Bots and Simulations > Evolution and Internet Sharing Sims
Battle of viruses
EricL:
Regarding .delgene, would there be an objection to never resetting it be it's value positive or neg? Or perhaps only resetting it if a gene is actually deleted? Asymetry bothers me, keeps me awake at night...
Regarding the virus, why is it do you think that viruses evolve faster than bots? Is it because they have more instances (multiple per bot) and/or reproduce faster with shorter generations and/or need not balance costs to stay alive the way organisms with morphs must or have a lower mutation rate (due to their mutation-less reproduction method) or something else or perhaps all of the above?

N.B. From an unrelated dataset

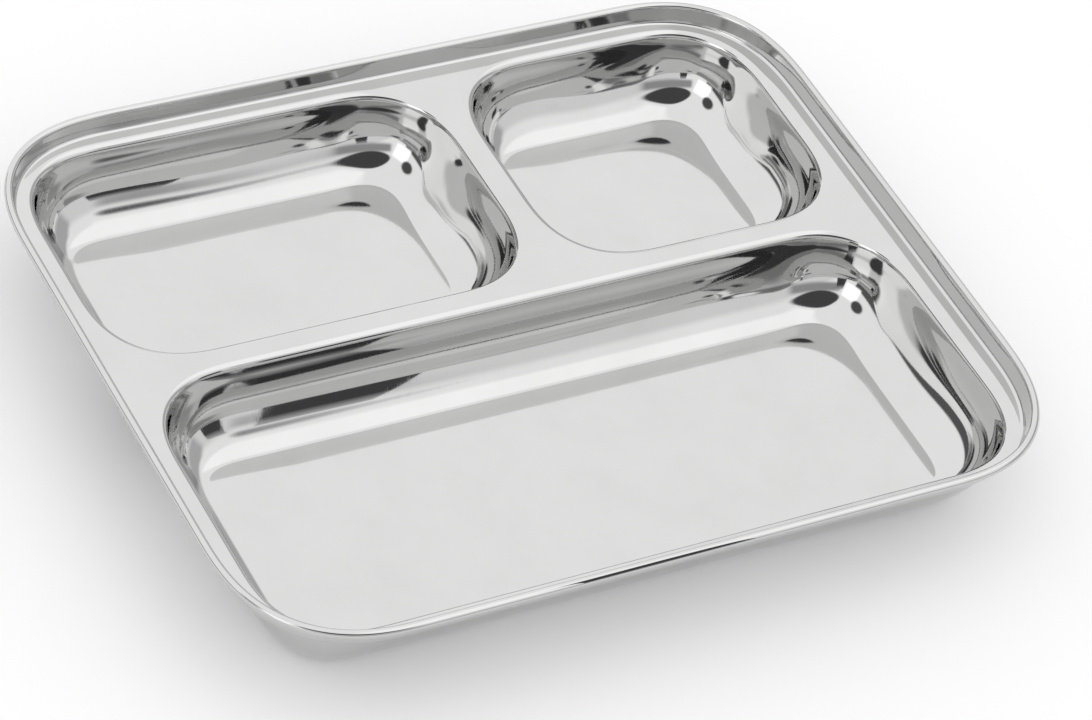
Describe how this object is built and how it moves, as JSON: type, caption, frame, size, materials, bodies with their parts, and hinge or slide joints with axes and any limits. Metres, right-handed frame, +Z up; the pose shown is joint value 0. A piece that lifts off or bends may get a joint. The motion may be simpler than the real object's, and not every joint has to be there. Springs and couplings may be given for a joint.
{
  "type": "divided compartment plate",
  "caption": "Rectangular steel plate with one long compartment in front of a wide and a narrow one, inside a raised border with a rolled edge.",
  "frame": {"origin": "under the middle of the plate, on the surface that it stands on", "axes": "+X to the right along the front compartment, +Y from the front to the back, +Z up"},
  "size_m": [0.26, 0.21, 0.031],
  "materials": {
    "polished_steel": "mirror-polished stainless steel sheet with fine hairline scratches"
  },
  "bodies": {
    "root": {"land": "polished_steel", "border": "polished_steel", "rolled_edge": "polished_steel", "front_well": "polished_steel", "rear_left_well": "polished_steel", "rear_right_well": "polished_steel"}
  },
  "joints": []
}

If you think about it, viruses are in many ways close to the pure virtual organism I've been seeking - one without a true phenotype or requiring (directly) a simulated physics where every possible interaction must be anticipated and coded apriori in the simulator. I ask the question: are viruses a way to avoid the Dennet collision detection limitation? The DB environment and host phenotypes in particular represent a digital world in which purely digital viral morph inhabits. Yes, our simulated physics are still there and (indirectly) enrich and restrict the environment in which viruses inhabit and the set of interactions possible therein, but do the way viruses interact and evolve lend itself to a richer set of unintended or unanticipated interactions than simualted phsycial morphs given their interaction is primarily at the DNA level?

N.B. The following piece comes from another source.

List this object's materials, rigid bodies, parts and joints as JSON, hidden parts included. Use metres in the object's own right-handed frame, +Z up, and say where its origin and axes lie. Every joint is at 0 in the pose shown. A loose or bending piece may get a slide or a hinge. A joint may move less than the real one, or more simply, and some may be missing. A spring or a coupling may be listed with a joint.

I find the pursuit of these fundemental questions (why a purely digital organism residing in a world more disconnected from simualted physical world physics might evolve faster) intriniscly fasinating and perhaps of critical importance for the future of alife.....
shvarz:
I don't know why they evolve faster, but I can always speculate
I think the points that you mentioned are correct. Viruses have shorter generation time and their population sizes are much higher. This should help evolution a lot.

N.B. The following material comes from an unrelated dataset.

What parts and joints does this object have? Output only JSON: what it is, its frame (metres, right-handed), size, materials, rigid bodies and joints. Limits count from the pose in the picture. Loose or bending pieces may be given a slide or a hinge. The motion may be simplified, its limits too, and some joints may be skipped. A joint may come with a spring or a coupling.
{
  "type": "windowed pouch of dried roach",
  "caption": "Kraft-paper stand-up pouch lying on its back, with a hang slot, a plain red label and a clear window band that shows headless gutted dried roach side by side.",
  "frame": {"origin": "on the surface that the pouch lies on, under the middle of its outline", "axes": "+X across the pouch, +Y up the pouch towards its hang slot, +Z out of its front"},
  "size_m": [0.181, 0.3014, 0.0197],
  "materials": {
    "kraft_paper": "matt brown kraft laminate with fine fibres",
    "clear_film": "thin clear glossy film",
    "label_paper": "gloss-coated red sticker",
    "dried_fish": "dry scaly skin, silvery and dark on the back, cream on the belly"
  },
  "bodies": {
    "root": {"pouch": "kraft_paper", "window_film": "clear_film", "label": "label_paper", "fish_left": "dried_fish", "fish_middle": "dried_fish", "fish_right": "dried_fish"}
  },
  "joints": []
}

It probably also helps that viruses inhabit a much richer world than bots. Their environment consists of hosts that behave in many different ways. Their resources are diverse in time and space. But in the general sense they also "inhabit" the space of memory locations within bots and the space of all the DNA that these bots have. All together this creates a rich complex system, which allows adaptation and diversification.